Obama döneminde, bir devlet olarak Amerika’nın konuya nasıl yaklaşacağına ilişkin yasa tasarısı hazırlanmış ve kabul edilmiş. Mealen şöyle diyor, yabancı hükümetler tarafından haksız yere gözaltına alınan ABD vatandaşları kesin olarak geri alınır. Bu konuda vatandaşı rehin tutan hükümetlere yaptırım uygulama yetkisi ABD Başkanınındır. Açık ve net. Ne kadar açık ne kadar net olduğunu Brunson’ın salıveriliş öncesi-sırası-sonrasında medyadan takip etme şansımız oldu.

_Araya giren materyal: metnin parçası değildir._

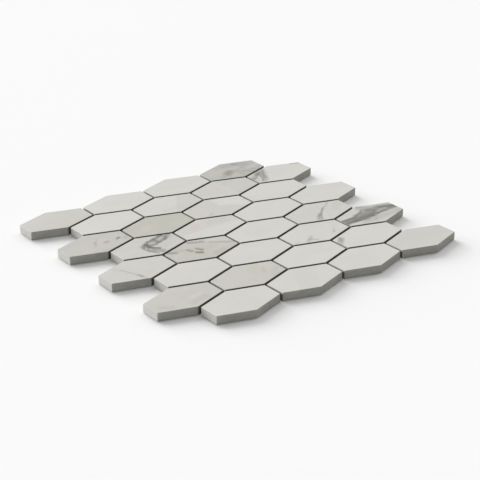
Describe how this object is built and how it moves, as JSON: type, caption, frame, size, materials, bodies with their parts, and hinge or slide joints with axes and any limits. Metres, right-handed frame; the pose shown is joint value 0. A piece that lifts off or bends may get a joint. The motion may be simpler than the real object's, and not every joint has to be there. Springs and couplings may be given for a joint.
{
  "type": "hexagon mosaic tile sheet",
  "caption": "Sheet of elongated hexagon mosaic tile in marble-look porcelain, staggered rows on a glass-fibre mesh.",
  "frame": {"origin": "middle of the sheet's underside, the plane that beds in the adhesive", "axes": "+X along the rows of chips, +Y from row 8 to row 1, +Z out of the face"},
  "size_m": [0.3348, 0.304, 0.009],
  "materials": {
    "porcelain": "matt marble-look glaze, off-white with grey veins; unglazed sides",
    "glass_fibre_mesh": "open woven glass-fibre net, resin coated"
  },
  "bodies": {
    "root": {"chip_row_1_1": "porcelain", "chip_row_1_2": "porcelain", "chip_row_1_3": "porcelain", "chip_row_1_4": "porcelain", "chip_row_2_1": "porcelain", "chip_row_2_2": "porcelain", "chip_row_2_3": "porcelain", "chip_row_2_4": "porcelain", "chip_row_3_1": "porcelain", "chip_row_3_2": "porcelain", "chip_row_3_3": "porcelain", "chip_row_3_4": "porcelain", "chip_row_4_1": "porcelain", "chip_row_4_2": "porcelain", "chip_row_4_3": "porcelain", "chip_row_4_4": "porcelain", "chip_row_5_1": "porcelain", "chip_row_5_2": "porcelain", "chip_row_5_3": "porcelain", "chip_row_5_4": "porcelain", "chip_row_6_1": "porcelain", "chip_row_6_2": "porcelain", "chip_row_6_3": "porcelain", "chip_row_6_4": "porcelain", "chip_row_7_1": "porcelain", "chip_row_7_2": "porcelain", "chip_row_7_3": "porcelain", "chip_row_7_4": "porcelain", "chip_row_8_1": "porcelain", "chip_row_8_2": "porcelain", "chip_row_8_3": "porcelain", "chip_row_8_4": "porcelain", "mesh_back_half": "glass_fibre_mesh", "mesh_front_half": "glass_fibre_mesh"}
  },
  "joints": []
}
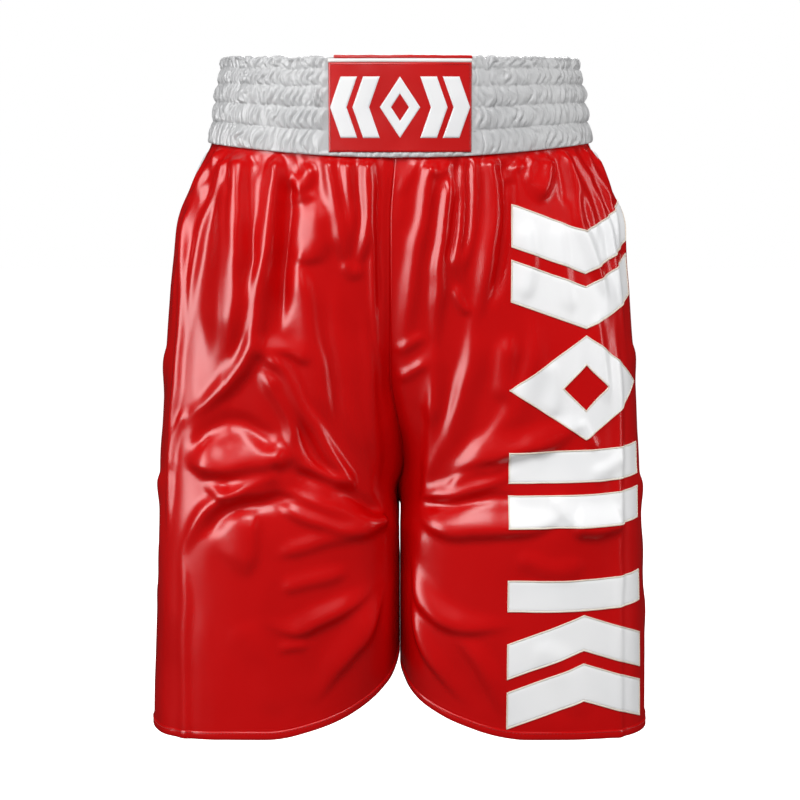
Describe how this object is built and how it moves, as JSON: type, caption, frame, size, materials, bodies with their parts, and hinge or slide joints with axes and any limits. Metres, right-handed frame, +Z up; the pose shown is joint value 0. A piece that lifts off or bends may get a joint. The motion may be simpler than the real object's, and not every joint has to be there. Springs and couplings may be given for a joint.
{
  "type": "boxing shorts",
  "caption": "Knee-length glossy satin boxing shorts with a tall ruched elastic waistband, a flat front patch and a column of applied shapes down one leg.",
  "frame": {"origin": "centre of the waist opening, on the plane of the waistband's top rim", "axes": "+Z up towards the wearer's chest, -Y to the front, +X towards the wearer's left"},
  "size_m": [0.475, 0.2317, 0.6198],
  "materials": {
    "body_satin": "satin",
    "hem_satin": "satin",
    "patch_satin": "satin",
    "ruched_satin": "satin",
    "lining": "matte",
    "elastic": "matte",
    "patch_print": "satin",
    "applied_satin": "satin",
    "stripe_satin": "satin"
  },
  "bodies": {
    "hips": {"back_panel_left_upper": "body_satin", "back_panel_right_upper": "body_satin", "elastic_band_1": "elastic", "elastic_band_2": "elastic", "elastic_band_3": "elastic", "elastic_band_4": "elastic", "elastic_band_5": "elastic", "front_panel_left_upper": "body_satin", "front_panel_right_upper": "body_satin", "front_patch": "patch_satin", "leg_bar_1": "applied_satin", "leg_bar_2": "applied_satin", "leg_chevron_1": "applied_satin", "leg_chevron_2": "applied_satin", "leg_lozenge": "applied_satin", "patch_chevron_1": "patch_print", "patch_chevron_2": "patch_print", "patch_chevron_3": "patch_print", "patch_chevron_4": "patch_print", "patch_lozenge": "patch_print", "patch_piping": "patch_print", "patch_top_fold": "patch_satin", "side_stripe_left_upper": "stripe_satin", "side_stripe_right_upper": "stripe_satin", "waistband_casing": "ruched_satin", "waistband_lining": "lining"},
    "left_leg": {"back_panel_left_leg": "body_satin", "front_panel_left_leg": "body_satin", "hem_back_left": "hem_satin", "hem_front_left": "hem_satin", "leg_bar_3": "applied_satin", "leg_chevron_3": "applied_satin", "leg_chevron_4": "applied_satin", "side_stripe_left_leg": "stripe_satin"},
    "right_leg": {"back_panel_right_leg": "body_satin", "front_panel_right_leg": "body_satin", "hem_back_right": "hem_satin", "hem_front_right": "hem_satin", "side_stripe_right_leg": "stripe_satin"}
  },
  "joints": [
    {"name": "left_leg_swing", "type": "hinge", "parent": "hips", "child": "left_leg", "pos_m": [0.116, 0, -0.415], "axis": [-1, 0, 0], "range_deg": [-10, 20]},
    {"name": "right_leg_swing", "type": "hinge", "parent": "hips", "child": "right_leg", "pos_m": [-0.116, 0, -0.415], "axis": [-1, 0, 0], "range_deg": [-10, 20]}
  ]
}
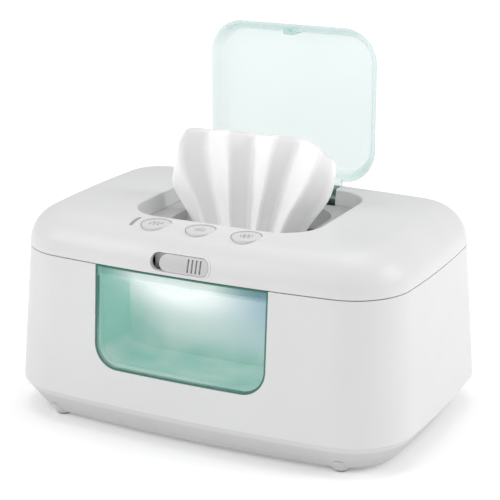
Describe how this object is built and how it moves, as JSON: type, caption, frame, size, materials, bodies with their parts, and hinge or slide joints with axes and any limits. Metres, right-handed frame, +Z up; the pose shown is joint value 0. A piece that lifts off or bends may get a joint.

Amerikalıları (büyük parantezde Batılıları desek daha doğru) bir koz olarak alıkoyan yönetimlerin başında İran geliyor. Beyaz Saray danışmanları tarafından hazırlanan raporlarda İran’ın bu yaptığının başka devletleri teşvik edici özelliğinden bahsediliyor. Kasım 2021 tarihli okuduğum bir başka raporda çıta yükselmiş. İran, Çin, Küba, Kuzey Kore ve Venezuela an itibariyle en aktif “rehine alan” yönetimlere sahip, deniyor. Bir not olarak yer alan, Rusya, Mısır, Suudi Arabistan ve Türkiye gibi müttefiklerinin de rehine diplomasisi uyguladıkları cümlesi beni bir şaşırtıyor, pir şaşırtıyor.
Brunson’ın yanında ülkesi vardı.
Demirtaş’ın, Kavala’nın, Kozağaçlı’nın ve nicelerinin özgürlükten alıkonmaları ve temeli olmayan suçlamalar vatandaşı oldukları ülkeden geliyor. Bu defa batılı ülkeler onlar için yaptırım uygulama aşamasındalar. Tutsakların yaşadıklarına dair sinema filmi senaryosu yazsak bu kadar da olmaz, abartmışsın dersiniz. Medyada yer alan kimi dava dosyalarını bir okuyun, ne demek istediğim daha iyi anlaşılır.
Kötücül düşüncenin elle tutulur hale gelmesine neden, “ama” ile başlayan cümlelerdir.